-- DO THIS --
Repeat the listing below word for word, stopping after the line that contains "return angles".

Start SOURCE DATA

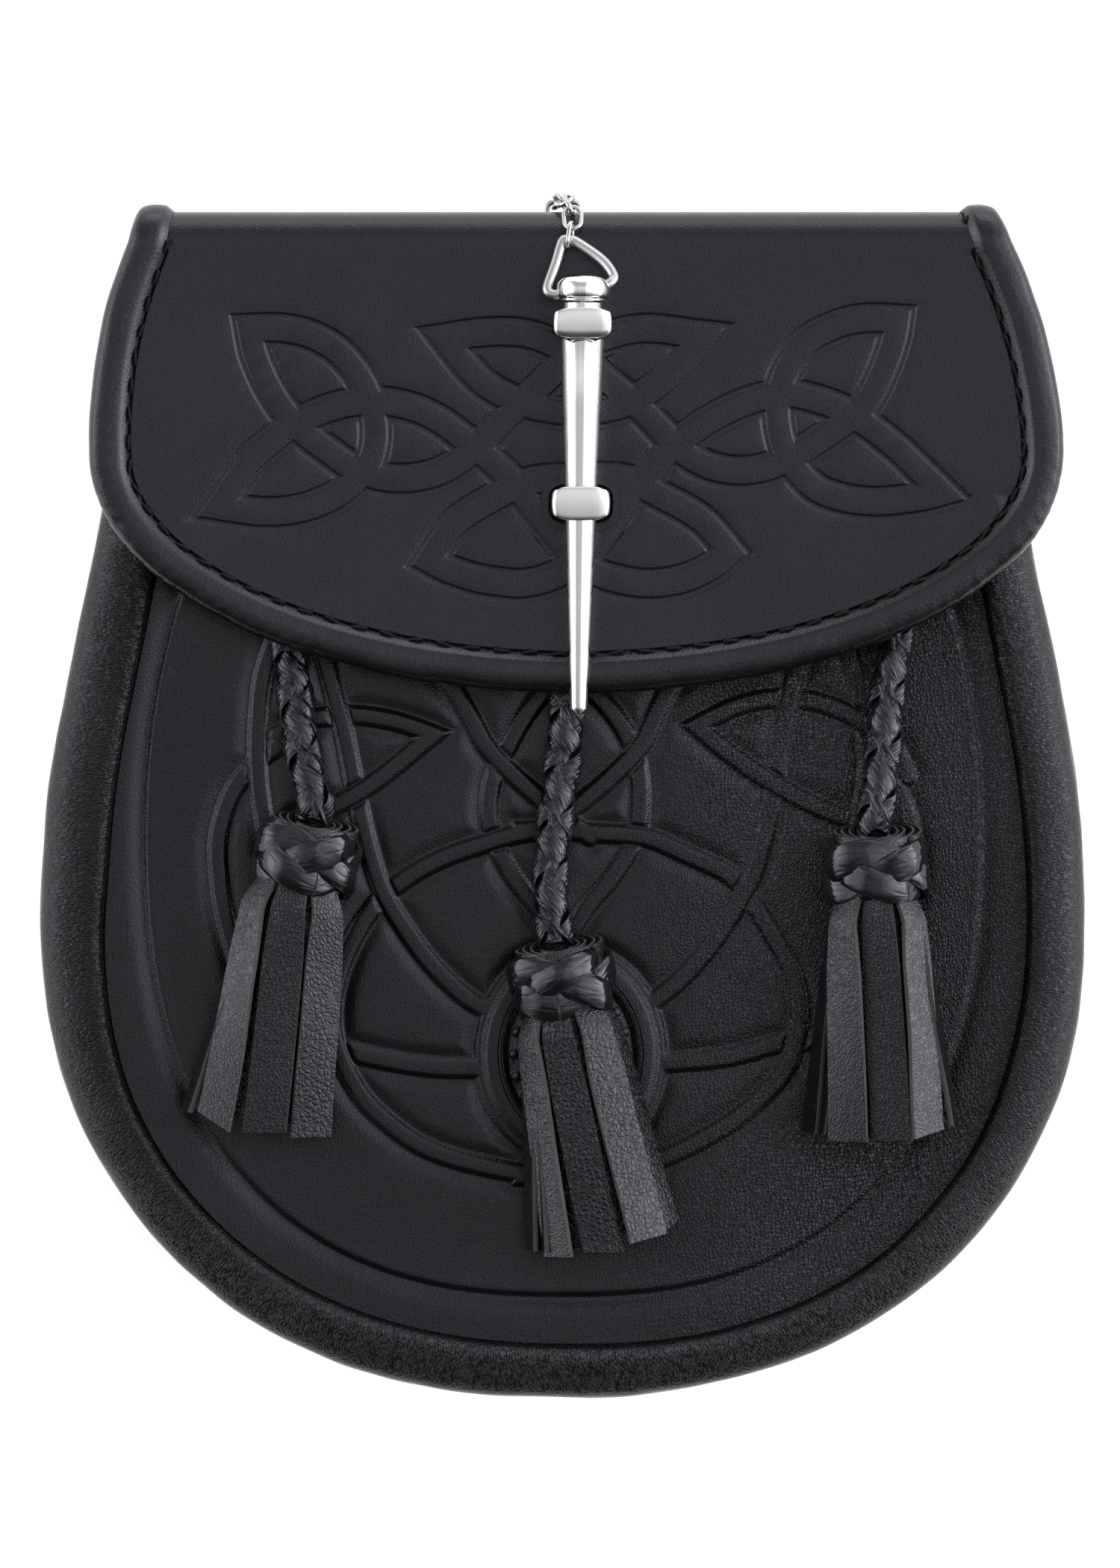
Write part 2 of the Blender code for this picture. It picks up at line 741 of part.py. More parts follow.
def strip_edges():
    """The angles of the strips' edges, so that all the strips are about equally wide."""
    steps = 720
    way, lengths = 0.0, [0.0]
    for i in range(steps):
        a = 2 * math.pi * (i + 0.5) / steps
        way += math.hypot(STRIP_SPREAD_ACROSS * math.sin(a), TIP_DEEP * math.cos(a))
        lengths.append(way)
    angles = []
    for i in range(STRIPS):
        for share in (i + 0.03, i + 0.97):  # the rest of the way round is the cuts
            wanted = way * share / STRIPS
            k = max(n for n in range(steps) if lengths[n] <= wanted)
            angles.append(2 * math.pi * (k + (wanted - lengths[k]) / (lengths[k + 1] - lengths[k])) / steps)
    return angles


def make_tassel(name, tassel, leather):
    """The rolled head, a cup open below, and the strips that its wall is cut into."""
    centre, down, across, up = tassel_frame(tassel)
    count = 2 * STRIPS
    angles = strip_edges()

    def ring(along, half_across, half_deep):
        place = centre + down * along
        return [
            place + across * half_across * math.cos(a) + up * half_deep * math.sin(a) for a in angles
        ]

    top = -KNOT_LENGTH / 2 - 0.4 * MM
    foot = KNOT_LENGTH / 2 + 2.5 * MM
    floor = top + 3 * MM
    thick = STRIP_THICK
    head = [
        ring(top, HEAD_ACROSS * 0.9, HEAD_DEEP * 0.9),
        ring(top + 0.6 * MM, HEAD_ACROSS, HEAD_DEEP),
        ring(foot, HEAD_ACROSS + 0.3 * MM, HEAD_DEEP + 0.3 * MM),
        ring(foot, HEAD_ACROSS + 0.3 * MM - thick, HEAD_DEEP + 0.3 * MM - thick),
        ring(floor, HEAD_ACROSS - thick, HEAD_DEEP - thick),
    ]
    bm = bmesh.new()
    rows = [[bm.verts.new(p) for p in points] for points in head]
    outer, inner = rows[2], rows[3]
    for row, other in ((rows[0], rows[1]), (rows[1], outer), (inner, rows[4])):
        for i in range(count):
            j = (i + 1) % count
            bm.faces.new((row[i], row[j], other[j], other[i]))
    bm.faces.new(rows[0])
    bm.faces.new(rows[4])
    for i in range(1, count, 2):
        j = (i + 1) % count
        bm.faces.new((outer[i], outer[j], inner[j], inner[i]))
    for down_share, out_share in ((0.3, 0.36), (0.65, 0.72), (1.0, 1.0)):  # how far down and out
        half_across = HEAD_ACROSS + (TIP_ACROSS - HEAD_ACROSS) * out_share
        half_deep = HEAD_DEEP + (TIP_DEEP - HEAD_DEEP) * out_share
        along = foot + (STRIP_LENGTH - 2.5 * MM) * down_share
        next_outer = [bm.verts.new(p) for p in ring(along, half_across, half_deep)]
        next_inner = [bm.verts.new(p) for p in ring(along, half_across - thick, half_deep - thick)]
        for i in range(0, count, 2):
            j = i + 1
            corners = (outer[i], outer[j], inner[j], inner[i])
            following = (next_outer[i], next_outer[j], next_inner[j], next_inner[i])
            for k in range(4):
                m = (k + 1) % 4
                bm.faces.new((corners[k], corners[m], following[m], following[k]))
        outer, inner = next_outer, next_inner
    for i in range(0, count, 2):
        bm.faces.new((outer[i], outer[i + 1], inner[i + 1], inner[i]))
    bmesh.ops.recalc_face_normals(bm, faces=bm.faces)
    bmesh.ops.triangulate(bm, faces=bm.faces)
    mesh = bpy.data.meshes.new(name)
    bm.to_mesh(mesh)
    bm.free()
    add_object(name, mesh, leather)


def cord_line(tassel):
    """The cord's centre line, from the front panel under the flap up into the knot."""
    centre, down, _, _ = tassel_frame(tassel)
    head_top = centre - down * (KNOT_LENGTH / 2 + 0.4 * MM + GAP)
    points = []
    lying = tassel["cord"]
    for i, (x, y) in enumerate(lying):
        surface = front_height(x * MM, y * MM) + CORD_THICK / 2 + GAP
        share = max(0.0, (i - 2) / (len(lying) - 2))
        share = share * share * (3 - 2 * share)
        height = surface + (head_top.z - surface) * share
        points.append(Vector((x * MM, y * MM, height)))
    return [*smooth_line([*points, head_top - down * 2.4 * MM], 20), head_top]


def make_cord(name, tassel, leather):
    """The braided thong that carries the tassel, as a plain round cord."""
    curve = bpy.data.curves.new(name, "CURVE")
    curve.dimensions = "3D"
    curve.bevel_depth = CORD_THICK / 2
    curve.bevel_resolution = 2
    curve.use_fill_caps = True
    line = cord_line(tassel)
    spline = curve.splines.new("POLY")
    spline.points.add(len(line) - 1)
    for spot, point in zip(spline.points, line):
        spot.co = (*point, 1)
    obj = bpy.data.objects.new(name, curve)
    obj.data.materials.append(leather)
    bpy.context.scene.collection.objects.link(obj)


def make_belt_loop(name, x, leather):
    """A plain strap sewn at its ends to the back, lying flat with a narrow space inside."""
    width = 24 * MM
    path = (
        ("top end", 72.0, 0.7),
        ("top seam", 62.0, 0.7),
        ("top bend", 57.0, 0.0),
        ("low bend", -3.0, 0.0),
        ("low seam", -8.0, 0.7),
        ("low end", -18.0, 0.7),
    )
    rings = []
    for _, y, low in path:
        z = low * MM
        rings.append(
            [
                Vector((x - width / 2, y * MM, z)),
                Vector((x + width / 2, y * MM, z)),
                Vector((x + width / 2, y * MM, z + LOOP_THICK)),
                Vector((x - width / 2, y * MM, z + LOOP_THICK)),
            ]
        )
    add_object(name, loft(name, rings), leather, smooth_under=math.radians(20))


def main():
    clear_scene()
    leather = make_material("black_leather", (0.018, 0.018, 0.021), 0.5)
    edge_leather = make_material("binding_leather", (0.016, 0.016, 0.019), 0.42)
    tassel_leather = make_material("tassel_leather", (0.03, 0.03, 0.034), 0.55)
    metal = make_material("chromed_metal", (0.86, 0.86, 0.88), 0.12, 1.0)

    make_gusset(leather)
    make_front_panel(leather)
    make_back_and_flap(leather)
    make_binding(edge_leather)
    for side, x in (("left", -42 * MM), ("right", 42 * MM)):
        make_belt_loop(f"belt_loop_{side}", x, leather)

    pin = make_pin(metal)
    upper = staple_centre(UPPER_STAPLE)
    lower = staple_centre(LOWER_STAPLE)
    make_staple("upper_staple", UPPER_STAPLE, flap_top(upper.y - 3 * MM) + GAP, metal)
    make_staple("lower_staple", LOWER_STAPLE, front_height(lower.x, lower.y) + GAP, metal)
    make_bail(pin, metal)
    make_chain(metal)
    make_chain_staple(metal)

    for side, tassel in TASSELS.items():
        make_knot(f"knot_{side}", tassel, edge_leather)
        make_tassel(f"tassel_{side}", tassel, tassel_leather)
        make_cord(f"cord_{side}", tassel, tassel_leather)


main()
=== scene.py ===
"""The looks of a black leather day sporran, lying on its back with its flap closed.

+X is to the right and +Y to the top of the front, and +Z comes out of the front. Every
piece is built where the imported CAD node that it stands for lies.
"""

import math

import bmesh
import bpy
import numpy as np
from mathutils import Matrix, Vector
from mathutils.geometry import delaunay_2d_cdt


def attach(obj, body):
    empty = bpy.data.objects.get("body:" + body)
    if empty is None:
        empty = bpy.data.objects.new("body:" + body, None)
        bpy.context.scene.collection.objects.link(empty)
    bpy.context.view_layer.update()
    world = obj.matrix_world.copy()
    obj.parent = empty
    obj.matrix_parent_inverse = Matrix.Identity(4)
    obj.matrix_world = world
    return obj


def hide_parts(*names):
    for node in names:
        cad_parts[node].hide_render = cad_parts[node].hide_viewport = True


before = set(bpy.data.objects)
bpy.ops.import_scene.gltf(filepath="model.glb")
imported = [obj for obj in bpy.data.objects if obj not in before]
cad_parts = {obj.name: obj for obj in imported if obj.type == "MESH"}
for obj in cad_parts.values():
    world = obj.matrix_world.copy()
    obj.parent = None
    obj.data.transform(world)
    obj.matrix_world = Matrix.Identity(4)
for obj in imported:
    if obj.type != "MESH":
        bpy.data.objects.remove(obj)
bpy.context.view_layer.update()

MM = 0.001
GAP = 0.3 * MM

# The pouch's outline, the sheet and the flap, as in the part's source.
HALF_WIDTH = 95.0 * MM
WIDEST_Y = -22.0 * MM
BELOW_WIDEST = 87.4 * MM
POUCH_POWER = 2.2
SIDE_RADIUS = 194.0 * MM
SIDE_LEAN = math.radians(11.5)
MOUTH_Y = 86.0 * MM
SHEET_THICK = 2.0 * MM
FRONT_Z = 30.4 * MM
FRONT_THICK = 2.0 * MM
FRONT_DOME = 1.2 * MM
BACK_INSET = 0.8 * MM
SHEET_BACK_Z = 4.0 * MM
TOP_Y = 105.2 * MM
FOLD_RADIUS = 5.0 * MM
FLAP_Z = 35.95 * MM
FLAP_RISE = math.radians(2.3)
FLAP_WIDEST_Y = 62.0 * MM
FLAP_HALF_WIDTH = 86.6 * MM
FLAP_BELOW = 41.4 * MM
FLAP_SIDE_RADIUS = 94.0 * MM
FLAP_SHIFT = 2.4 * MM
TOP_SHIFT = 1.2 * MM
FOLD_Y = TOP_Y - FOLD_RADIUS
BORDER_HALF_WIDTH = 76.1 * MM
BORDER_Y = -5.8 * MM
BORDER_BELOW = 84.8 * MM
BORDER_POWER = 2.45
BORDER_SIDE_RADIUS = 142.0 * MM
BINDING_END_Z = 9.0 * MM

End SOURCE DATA

-- OUTPUT --
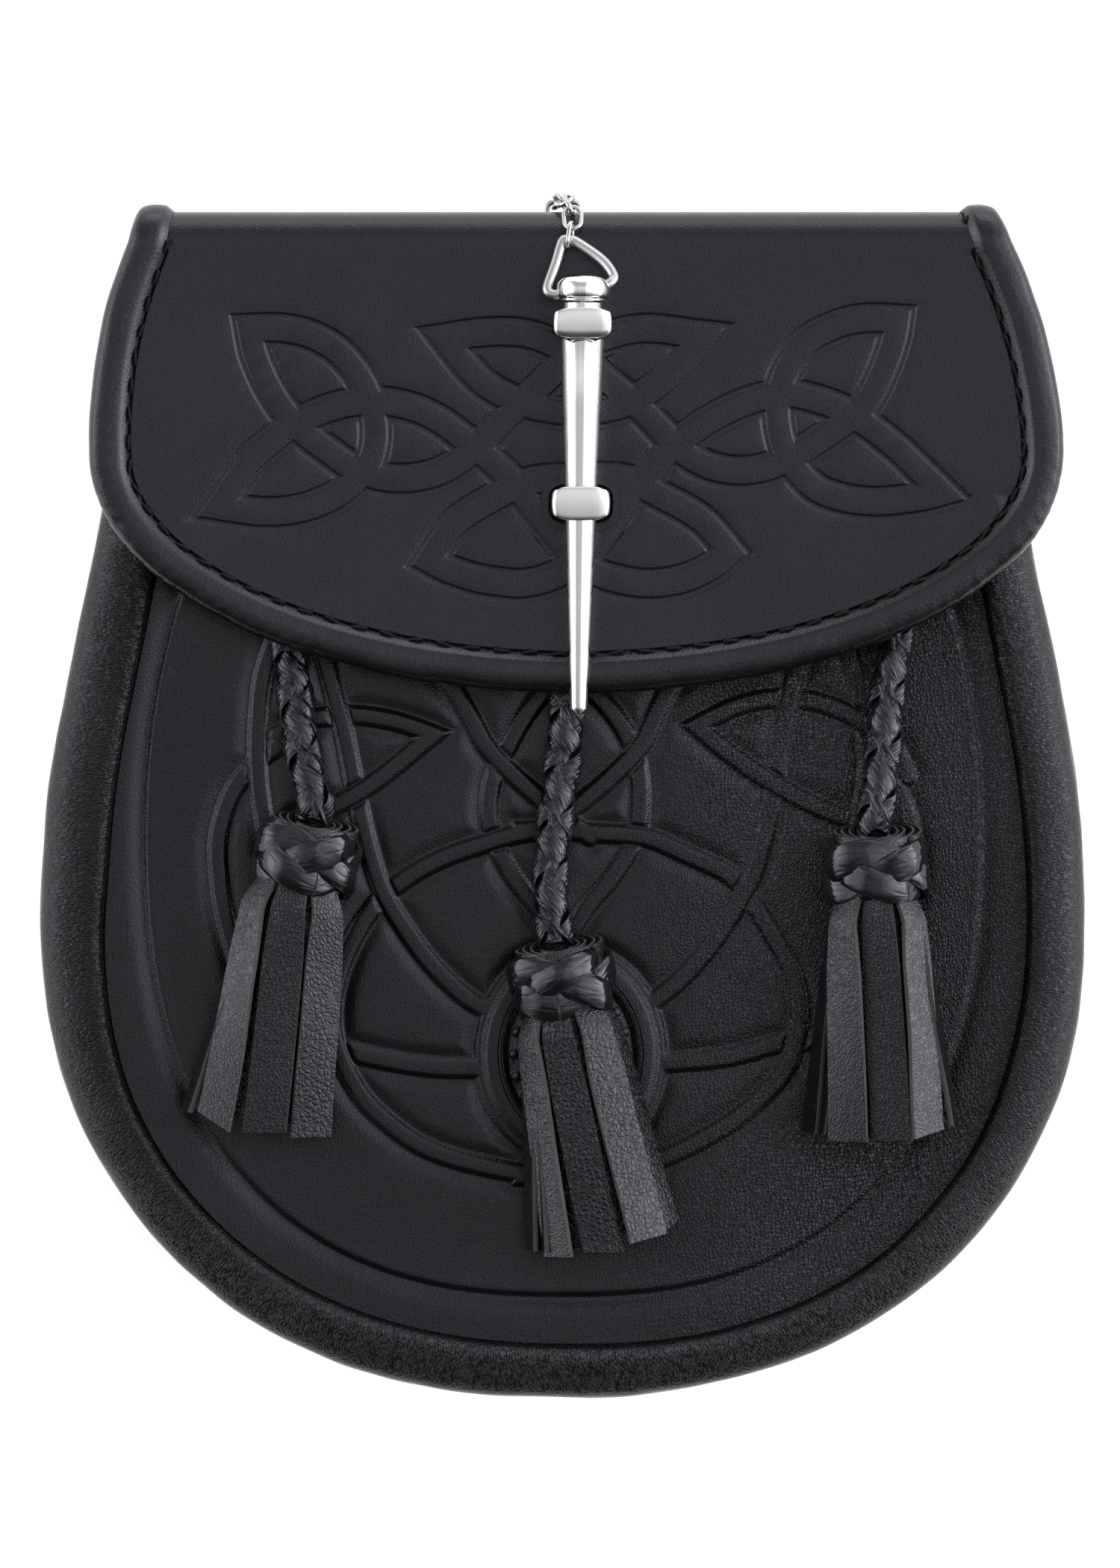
Write part 2 of the Blender code for this picture. It picks up at line 741 of part.py. More parts follow.
def strip_edges():
    """The angles of the strips' edges, so that all the strips are about equally wide."""
    steps = 720
    way, lengths = 0.0, [0.0]
    for i in range(steps):
        a = 2 * math.pi * (i + 0.5) / steps
        way += math.hypot(STRIP_SPREAD_ACROSS * math.sin(a), TIP_DEEP * math.cos(a))
        lengths.append(way)
    angles = []
    for i in range(STRIPS):
        for share in (i + 0.03, i + 0.97):  # the rest of the way round is the cuts
            wanted = way * share / STRIPS
            k = max(n for n in range(steps) if lengths[n] <= wanted)
            angles.append(2 * math.pi * (k + (wanted - lengths[k]) / (lengths[k + 1] - lengths[k])) / steps)
    return angles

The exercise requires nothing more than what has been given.